Penambangan Emas Tradisional: Sejarah, Teknik, dan Tantangan

Sharon Lullaby

  1. Sejarah Penambangan Emas Tradisional

Penambangan emas tradisional memiliki sejarah panjang, terutama di negara-negara yang kaya akan sumber daya alam, seperti Indonesia, Afrika, dan Amerika Latin. Di Indonesia, praktik ini sudah ada sejak zaman kerajaan, di mana emas digunakan sebagai mata uang dan simbol kekayaan. Pada abad ke-7 hingga ke-13, penambangan emas di Indonesia banyak dilakukan di wilayah Sumatra, yang dikenal sebagai pusat perdagangan emas di Nusantara.

Emas pada masa itu diperoleh dengan cara yang sangat sederhana, menggunakan peralatan manual seperti dulang dan cangkul. Penambangan dilakukan secara individu atau oleh kelompok kecil di sepanjang sungai dan di lereng-lereng bukit yang diketahui mengandung deposit emas.

  1. Teknik Penambangan Emas Tradisional

Teknik penambangan emas tradisional umumnya masih sangat sederhana dan minim teknologi. Berikut adalah beberapa teknik yang sering digunakan:

Pendulangan: Teknik ini dilakukan di aliran sungai dengan cara mengayak material lumpur dan pasir menggunakan dulang. Emas yang memiliki berat jenis lebih tinggi akan terkumpul di dasar dulang, sementara material ringan seperti pasir dan kerikil akan terbawa air.

Sluice Box: Alat ini merupakan semacam papan beralur yang dipasang di aliran air. Material tambang dilewatkan melalui alur tersebut, dan partikel emas yang berat akan tersangkut dalam alur, sementara material lain mengalir pergi.

Panning: Teknik ini juga menggunakan dulang, tetapi dilakukan di area darat dengan menggali tanah atau pasir yang kaya emas, kemudian menyaringnya dengan air untuk memisahkan emas.

Meskipun teknik ini efisien dalam skala kecil, produktivitasnya terbatas, dan sering kali membutuhkan waktu yang lama untuk mendapatkan hasil yang signifikan.

  1. Tantangan Penambangan Emas Tradisional

Penambangan emas tradisional menghadapi sejumlah tantangan besar, baik dari segi ekonomi, lingkungan, maupun sosial:

Keselamatan Penambang: Penambangan tradisional sering dilakukan tanpa alat pelindung yang memadai. Hal ini meningkatkan risiko kecelakaan dan gangguan kesehatan bagi para penambang, termasuk paparan merkuri yang sering digunakan dalam proses pemisahan emas dari mineral lain.

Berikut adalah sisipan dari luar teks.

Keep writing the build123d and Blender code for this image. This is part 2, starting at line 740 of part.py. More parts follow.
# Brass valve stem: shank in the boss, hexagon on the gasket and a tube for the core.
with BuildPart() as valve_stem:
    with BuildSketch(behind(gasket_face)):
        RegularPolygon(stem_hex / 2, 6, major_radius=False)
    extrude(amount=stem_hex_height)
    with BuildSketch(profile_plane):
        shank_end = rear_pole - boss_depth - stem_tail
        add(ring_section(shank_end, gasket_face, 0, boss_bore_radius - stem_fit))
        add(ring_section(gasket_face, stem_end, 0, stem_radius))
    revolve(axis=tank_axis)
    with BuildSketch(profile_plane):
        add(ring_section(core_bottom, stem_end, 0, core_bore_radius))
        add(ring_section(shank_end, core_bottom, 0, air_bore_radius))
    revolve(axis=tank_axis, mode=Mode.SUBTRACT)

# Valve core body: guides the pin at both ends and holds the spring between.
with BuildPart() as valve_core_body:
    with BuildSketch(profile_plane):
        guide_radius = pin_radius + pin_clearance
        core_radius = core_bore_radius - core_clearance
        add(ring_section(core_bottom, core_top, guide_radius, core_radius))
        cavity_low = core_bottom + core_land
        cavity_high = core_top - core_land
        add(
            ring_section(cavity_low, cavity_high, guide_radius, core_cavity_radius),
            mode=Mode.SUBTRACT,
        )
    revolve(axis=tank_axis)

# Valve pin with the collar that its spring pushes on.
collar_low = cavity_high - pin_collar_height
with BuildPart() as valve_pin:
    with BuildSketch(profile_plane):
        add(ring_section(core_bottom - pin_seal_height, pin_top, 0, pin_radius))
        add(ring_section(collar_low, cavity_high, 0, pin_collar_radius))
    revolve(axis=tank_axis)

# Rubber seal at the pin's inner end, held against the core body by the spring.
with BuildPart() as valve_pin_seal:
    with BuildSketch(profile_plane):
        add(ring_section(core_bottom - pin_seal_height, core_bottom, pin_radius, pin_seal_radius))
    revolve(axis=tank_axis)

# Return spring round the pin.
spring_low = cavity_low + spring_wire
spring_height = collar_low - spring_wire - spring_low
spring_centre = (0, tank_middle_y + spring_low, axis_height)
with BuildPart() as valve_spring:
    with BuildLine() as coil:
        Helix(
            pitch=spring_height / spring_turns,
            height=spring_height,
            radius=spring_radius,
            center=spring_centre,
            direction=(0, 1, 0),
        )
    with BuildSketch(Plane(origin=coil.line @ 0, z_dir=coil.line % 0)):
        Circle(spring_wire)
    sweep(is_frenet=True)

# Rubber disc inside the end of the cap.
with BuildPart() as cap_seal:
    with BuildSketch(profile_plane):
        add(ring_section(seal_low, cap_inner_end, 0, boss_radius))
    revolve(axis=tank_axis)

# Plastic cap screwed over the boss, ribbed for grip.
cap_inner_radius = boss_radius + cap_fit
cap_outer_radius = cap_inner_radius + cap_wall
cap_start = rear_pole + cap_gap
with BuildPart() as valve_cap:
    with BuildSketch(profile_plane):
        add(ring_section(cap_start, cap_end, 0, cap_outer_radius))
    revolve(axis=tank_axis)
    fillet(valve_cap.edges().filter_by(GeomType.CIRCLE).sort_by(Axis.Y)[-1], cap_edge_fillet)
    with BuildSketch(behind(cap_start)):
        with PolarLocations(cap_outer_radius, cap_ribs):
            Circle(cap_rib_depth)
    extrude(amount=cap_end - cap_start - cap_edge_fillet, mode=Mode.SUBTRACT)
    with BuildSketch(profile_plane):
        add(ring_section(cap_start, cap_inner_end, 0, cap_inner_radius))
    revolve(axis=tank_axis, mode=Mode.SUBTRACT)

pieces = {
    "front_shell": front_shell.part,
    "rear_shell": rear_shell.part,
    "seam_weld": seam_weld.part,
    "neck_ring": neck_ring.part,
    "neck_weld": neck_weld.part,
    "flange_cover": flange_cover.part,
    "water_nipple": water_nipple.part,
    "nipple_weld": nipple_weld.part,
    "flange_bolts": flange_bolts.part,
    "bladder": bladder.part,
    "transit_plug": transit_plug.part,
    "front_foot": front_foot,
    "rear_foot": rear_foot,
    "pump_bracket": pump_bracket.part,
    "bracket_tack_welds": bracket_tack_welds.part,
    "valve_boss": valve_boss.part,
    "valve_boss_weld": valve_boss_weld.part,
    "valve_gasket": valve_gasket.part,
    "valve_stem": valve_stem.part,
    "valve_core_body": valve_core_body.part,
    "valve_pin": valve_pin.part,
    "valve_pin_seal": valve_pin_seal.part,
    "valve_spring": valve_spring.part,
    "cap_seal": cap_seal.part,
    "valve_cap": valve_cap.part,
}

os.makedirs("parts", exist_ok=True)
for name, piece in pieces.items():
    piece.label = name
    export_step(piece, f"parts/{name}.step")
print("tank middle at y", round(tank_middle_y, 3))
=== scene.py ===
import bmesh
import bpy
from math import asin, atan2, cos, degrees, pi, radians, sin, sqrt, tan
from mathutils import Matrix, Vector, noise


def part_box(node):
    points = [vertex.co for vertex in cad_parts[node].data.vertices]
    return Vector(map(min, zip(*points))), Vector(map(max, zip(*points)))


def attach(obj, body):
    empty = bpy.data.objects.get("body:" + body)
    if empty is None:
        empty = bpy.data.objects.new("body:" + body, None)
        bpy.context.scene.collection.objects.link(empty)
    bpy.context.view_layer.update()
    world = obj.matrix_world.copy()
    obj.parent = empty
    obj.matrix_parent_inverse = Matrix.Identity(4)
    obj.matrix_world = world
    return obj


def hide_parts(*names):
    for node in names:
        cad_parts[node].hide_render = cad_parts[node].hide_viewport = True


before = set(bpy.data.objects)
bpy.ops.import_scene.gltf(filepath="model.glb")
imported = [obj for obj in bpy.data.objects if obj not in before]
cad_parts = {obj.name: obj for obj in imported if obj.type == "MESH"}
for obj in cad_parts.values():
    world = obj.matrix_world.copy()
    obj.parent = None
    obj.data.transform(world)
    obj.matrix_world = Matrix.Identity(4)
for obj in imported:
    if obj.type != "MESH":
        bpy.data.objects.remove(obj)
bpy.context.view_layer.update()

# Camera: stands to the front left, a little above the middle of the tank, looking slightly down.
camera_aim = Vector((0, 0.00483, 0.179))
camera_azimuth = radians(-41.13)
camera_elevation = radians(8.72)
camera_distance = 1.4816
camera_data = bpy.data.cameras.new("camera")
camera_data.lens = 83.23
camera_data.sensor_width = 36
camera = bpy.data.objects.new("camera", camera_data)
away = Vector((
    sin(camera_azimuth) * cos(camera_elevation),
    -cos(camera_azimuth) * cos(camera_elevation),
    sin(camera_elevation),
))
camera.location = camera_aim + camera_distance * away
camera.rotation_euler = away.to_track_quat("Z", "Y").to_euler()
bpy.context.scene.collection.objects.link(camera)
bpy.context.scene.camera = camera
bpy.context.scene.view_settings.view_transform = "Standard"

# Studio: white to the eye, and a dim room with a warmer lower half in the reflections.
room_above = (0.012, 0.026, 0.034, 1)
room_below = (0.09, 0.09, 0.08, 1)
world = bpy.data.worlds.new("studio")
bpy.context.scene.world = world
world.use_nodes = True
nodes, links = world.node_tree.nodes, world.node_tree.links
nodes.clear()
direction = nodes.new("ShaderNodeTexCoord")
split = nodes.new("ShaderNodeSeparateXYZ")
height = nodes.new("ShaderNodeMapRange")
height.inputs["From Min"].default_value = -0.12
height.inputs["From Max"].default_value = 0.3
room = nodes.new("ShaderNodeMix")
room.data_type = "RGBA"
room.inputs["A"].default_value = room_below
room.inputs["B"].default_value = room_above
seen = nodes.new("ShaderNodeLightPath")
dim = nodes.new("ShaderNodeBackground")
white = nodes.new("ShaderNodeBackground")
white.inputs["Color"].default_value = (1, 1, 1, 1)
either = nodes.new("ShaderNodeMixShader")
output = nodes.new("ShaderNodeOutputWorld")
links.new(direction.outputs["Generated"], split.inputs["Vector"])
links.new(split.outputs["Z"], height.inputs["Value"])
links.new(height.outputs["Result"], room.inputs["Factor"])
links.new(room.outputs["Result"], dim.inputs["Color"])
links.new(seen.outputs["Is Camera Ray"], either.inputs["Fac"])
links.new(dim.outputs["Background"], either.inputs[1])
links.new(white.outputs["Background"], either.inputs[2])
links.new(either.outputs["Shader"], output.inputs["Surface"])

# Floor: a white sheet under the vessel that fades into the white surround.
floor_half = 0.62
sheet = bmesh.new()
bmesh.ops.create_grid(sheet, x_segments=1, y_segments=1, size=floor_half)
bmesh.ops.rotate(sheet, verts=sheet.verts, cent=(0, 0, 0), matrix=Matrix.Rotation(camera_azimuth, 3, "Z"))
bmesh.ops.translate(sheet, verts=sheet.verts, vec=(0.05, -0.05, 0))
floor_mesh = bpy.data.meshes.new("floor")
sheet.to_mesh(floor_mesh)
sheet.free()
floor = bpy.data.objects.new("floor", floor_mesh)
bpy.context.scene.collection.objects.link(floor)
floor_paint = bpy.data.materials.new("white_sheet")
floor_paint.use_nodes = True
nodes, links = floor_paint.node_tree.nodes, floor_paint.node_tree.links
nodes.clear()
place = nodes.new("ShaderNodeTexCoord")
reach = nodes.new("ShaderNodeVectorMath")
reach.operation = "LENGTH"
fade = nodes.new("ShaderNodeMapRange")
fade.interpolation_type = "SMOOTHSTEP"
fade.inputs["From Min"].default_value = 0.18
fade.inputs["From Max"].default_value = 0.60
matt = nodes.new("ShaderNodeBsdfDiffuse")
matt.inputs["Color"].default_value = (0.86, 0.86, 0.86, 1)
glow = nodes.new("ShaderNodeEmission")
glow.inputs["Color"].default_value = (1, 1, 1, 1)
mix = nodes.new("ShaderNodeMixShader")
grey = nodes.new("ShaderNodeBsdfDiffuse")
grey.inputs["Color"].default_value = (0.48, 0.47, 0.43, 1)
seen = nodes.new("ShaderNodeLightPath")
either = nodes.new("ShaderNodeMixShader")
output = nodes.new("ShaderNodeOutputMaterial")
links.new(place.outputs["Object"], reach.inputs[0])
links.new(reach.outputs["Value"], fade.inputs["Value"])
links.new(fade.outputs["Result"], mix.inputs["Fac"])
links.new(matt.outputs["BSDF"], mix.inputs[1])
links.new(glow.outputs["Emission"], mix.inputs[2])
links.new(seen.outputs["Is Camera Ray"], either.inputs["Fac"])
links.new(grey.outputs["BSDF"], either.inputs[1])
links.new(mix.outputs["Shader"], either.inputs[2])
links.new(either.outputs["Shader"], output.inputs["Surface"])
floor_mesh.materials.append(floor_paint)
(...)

Dampak Lingkungan: Aktivitas penambangan ini dapat menyebabkan kerusakan lingkungan yang parah, terutama jika dilakukan di area hutan atau aliran sungai. Penebangan pohon, perubahan aliran sungai, dan penggunaan bahan kimia berbahaya seperti merkuri dapat mencemari air dan tanah, serta menghancurkan ekosistem setempat.

Legalitas dan Konflik Sosial: Banyak penambang emas tradisional beroperasi secara ilegal atau tanpa izin yang jelas, sehingga sering kali terjadi konflik antara penambang dan pemerintah atau perusahaan tambang besar. Selain itu, kegiatan penambangan ini sering memicu konflik sosial di komunitas setempat, terutama jika melibatkan eksploitasi sumber daya alam secara berlebihan.

Produktivitas Rendah: Dibandingkan dengan teknologi modern, penambangan tradisional jauh lebih rendah produktivitasnya. Meskipun ini memberikan mata pencaharian bagi banyak keluarga di pedesaan, mereka sering kali tetap berada dalam lingkaran kemiskinan karena hasil yang diperoleh tidak cukup untuk memenuhi kebutuhan hidup sehari-hari.

Kesimpulan

Penambangan emas tradisional, meskipun merupakan bagian penting dari sejarah dan ekonomi lokal, menghadapi tantangan signifikan di era modern ini. Sementara teknik tradisional masih digunakan di banyak daerah, ada kebutuhan mendesak untuk meningkatkan keselamatan, legalitas, dan dampak lingkungan dari kegiatan ini. Dukungan teknologi dan kebijakan pemerintah yang tepat dapat membantu para penambang tradisional untuk bekerja dengan lebih aman, produktif, dan ramah lingkungan.